How you get a 1D system is to make the other two dimensions very very big, so the energy levels are quantized in one dimension only.I just skimmed Albert Messiah QUANTUM MECHANICS Chapter 3 regarding one dimensional quantized systems...[which I had in mind when I posted] to criticize my own post:
...there are no one dimensional systems,
...If the potential well is finite, there is a finite probability of the wave function NOT being reflected,
...If the potential well is infinite there is complete reflection and the energy levels are quantized...and we can't do infinite anything.
You can approximate something to an infinite square well if you are dealling with the low-energy configuration of a big potential - then the penetration beyond the classical limits can be safely ignored.
This sort of thing is done a lot in solid state physics.
What? Where? <looks>So what about the PeterDonis explanation I posted...??
Oh the gravitational blue shift - I thought that was addressed by Peter?
One way to confine a photon would be to have a closed space-time ... this gives you periodic boundary conditions based on some metric.As a related suggestion, how about collapsing space-time to 'rev up a photon'??

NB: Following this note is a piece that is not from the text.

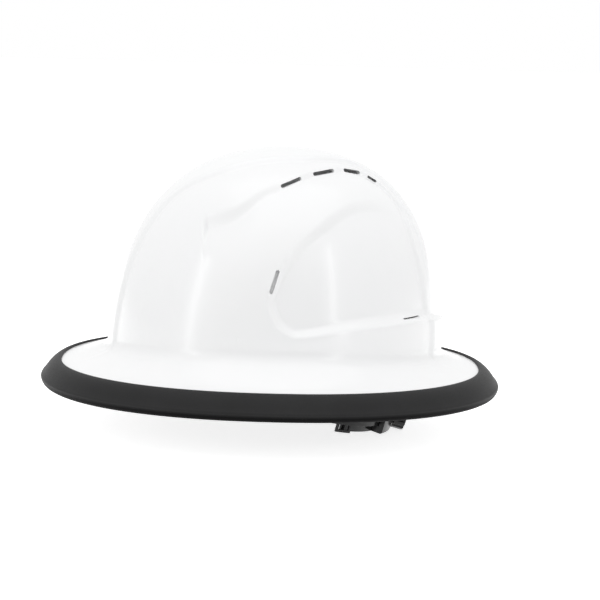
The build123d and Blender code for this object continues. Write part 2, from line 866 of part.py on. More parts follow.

[If cosmological distance expansion redshifts radiation, seems like cosmological contraction should blue-shift??]
But you'd still be faced with the problem of having to "excite" the photon to a new energy level without destroying it... you've proposed somehow having the closed space-time region shrink somehow. How? There's just a photon in it. Anyway, making a whole new universe is cheating :D
There are several ways to use gravity to trap photons. Supermassive black holes spring to mind. Space-time inside one is pretty um hard to think about. Considering GR topology requires field theory I think, rather than the photon-QM/Wave mechanics we've been using ...
Cox's argument involves the Pauli exclusion principle ... not everything obeys it. Cox's example was electrons, which do. Photons don't.In another discussion:
https://www.physicsforums.com/showthread.php?t=561511
Brian Cox claims changing the energy level of a particle changes the energy level of all its counterparts...So maybe all I have to do to excite all photons is to turn on a light bulb?
Possibly what you've been thinking of is electromagnetic standing waves in a waveguide?